Admito que agora ficou convencido de qualquer coisa, mas - desculpar-me-à - eu também tive culpa.
Mas estou consigo.
Um abraço,
Meu caro Fernando Castelo,
A ironia e o humor, como sabe o meu amigo, apenas são inequívocos atributos do homem inteligente. Este seu comentário, irónico, bem humorado, inteligente em suma, dentre as que tenho lido, é das mais interessantes e engraçadas peças de discurso sobre as sintrenses coisas.
Tiro-lhe o chapéu, Fernando Castelo! Perante um texto que constitui um penoso lamento, o meu amigo «dá-lhe uma volta» tal que ele ganha as asas que não jamais tinha ousado...
Nunca alguém tão bem caricaturou, entre outras coisas, também este esbracejar do náufrago que me sinto, no mar encapelado em que Sintra se tornou, tocada pelos ventos tão funestos da cultura do desleixo e do mais despudorado e descontrolado «laissez faire»...
Tanto o meu amigo como eu somos demasiado cordatos e elegantes para «pôr a boca no trombone» e, sem o código da ironia fina, desmascarar quem é quem... Esclarecer quem são, por um lado, a alta figura cá do burgo que atravessa a rua para cumprimentar e, por outro, a insigne figura defensora do património sintrense -que acoita as suas actividades a uma medrosa e discretíssima caixa postal - cujas «façanhas» merecem a subida honra de tal cumprimento...
Dizer e escrever, se possível ainda mais claro, que vai nua a tal real figura defensora do património. Que vai e está nua há muito tempo. Que é um tremendo equívoco cujo terreno de intervenção, mais ou menos limitado às florinhas da Volta do Duche, já foi ocupado e, a partir de Galamares, devidamente alargado aos contornos e limites do património que interessa defender em Sintra...
O tempo se encarregará de fazer o seu devido trabalho, de separação do trigo e do joio. Deixe-me lembrar-lhe que, em 18 de Fevereiro de 2005, o Jornal de Sintra publicou o meu artigo "Defesa do Património em Sintra: separar as águas" que tem tudo a ver com isto. Provavelmente, se a tal «alta figura cá do burgo» tivesse sabido acolher os meus «recados», já se teria deixado daqueles salamaleques, reduzindo à devida insignificância quem não tem significado, interessando-se pelos discretos militantes da causa que, sem medos atávicos nem patológica paranóia, ousam afirmar o que é necessário. Como, por exemplo, em Seteais.
Olhe, Fernando Castelo, gostei tanto do seu texto que amanhã vou publicá-lo, em articulação com algumas destas palavras que acabo de lhe devolver. Espero não ferir a sua discrição.
Um abraço do
João Cachado
Querido professor,
Lendo quase diáriamente os seus artigos e respectivos comentários, ainda me surpreendo pelo facto do meu queixo continuar no lugar.

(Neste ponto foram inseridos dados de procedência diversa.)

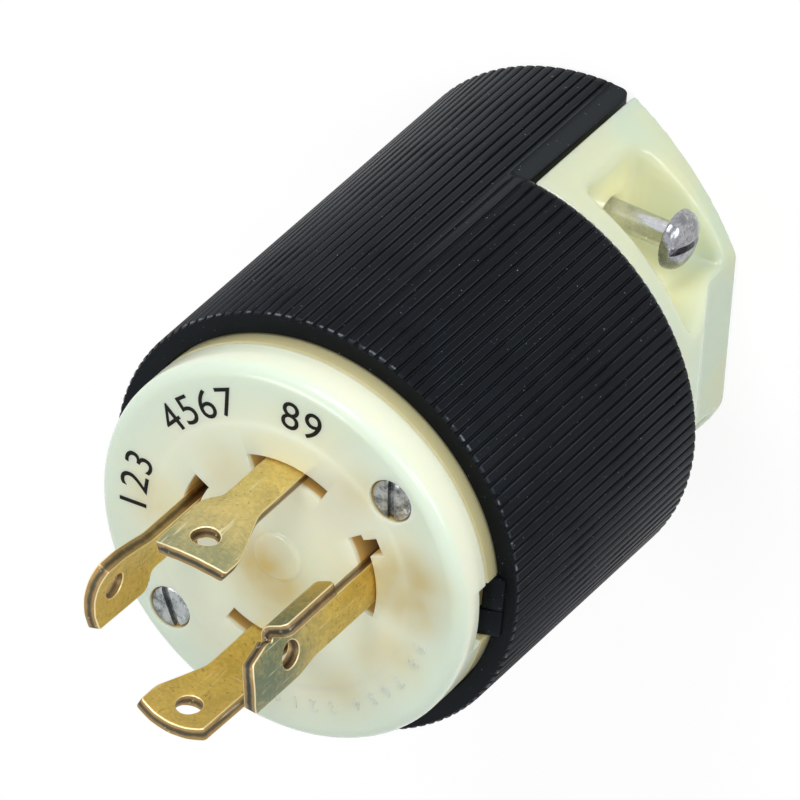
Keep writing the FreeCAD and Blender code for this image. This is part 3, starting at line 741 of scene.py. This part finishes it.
def shell_form():
    columns = shell_columns()
    rows = len(columns[0])
    verts = []
    shares = []
    for column in columns:
        for radius, z, share, angle in column:
            verts.append((*polar(radius, angle), z))
            shares.append(share)
    faces = []
    for k in range(len(columns)):
        after = (k + 1) % len(columns)
        for row in range(rows):
            above = (row + 1) % rows
            faces.append((k * rows + row, after * rows + row, after * rows + above, k * rows + above))
    piece = named_mesh("ribbed_shell", verts, faces)
    mark(piece, "rib", lambda vert: shares[vert.index])
    return piece


def shell_key():
    """The key that stands in the face's notch: two blocks with a facet on top of each."""
    low = block("key", (BORE_R - 1.7, -3.7, RIM_Z - 5.0), (BORE_R + 0.9, -0.35, RIM_Z + 1.5))
    high = block("key", (BORE_R - 1.35, -0.35, RIM_Z - 5.0), (BORE_R + 0.9, 3.7, RIM_Z + 1.1))
    for part in (low, high):
        top = max(vert.co.z for vert in part.data.vertices)
        for vert in part.data.vertices:
            if vert.co.z > top - 0.01 and vert.co.x > BORE_R:
                vert.co.z = RIM_Z + 0.35
        bevel(part, 0.22, 20.0)
    add_meshes(low, [high])
    return turn_z(low, KEY_TURN)


def screw_post(side):
    """A screw post inside the shell, from the web to the block."""
    outline = [(3.6, 22.9), (3.6, 29.9), (2.4, 29.9), (2.4, 25.9), (1.65, 25.9), (1.65, 22.9), (3.6, 22.9)]
    return lathe("post", outline, 40, at=Vector((SCREW_CIRCLE_R * side, 0, 0)))


def build_shell():
    piece = shell_form()
    run_tree(piece, rib_tree(), Rib_Count=RIB_COUNT, Rib_Depth=RIB_DEPTH, Crest_Share=0.50,
             Root_Share=0.10, Finish=BLACK)
    add_meshes(piece, [shell_key(), screw_post(1), screw_post(-1)])
    tidy_faces(piece)
    finish_piece(piece, ["outer_shell"], BLACK, 38.0)


# The face

BLADE_TURNS = {"blade_x": 43.2, "blade_y": 130.5, "blade_z": 221.0}
GROUND_TURN = -32.8
LIP_SIDE = 3.5
LIP_TURN = math.degrees(math.asin(LIP_SIDE / BLADE_R))
SLOT_GAP = 0.25
SLOT_HALF_WIDTH = 5.0
TOOL_BOTTOM = 45.0
TOOL_TOP = 66.0


def slot_tool(turn):
    """A curved slot's cutting tool."""
    outer = BLADE_R + SLOT_GAP
    inner = BLADE_R - SHEET - SLOT_GAP
    half = math.degrees(math.asin(SLOT_HALF_WIDTH / BLADE_R))
    steps = 22
    path = [polar(outer, turn - half + 2 * half * k / steps) for k in range(steps + 1)]
    path += [polar(inner, turn + half - 2 * half * k / steps) for k in range(steps + 1)]
    return prism("slot_tool", path, TOOL_BOTTOM, TOOL_TOP)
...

Lamento que o Sr Fernando Castelo insista em que vive num mundo à parte de património abstracto. Enfim...tenho a dizer que fico feliz de viver num mundo, seja ele qual for, em que existem pessoas assim, preocupadas com algo realmente importante que transpareçam assuntos que muitas vezes estão "ao alcançe dos olhos mas não da vista". Obrigada.
Mónica
Minha Cara Mónica,
Querida amiga,
Não sei se acedeste à resposta que te enviei. Como aparece uma indicação de «noreply», não deve ter chegado. Por favor, indica-me o teu e-mail para poder esclarecer-te sobre algo que não terás entendido.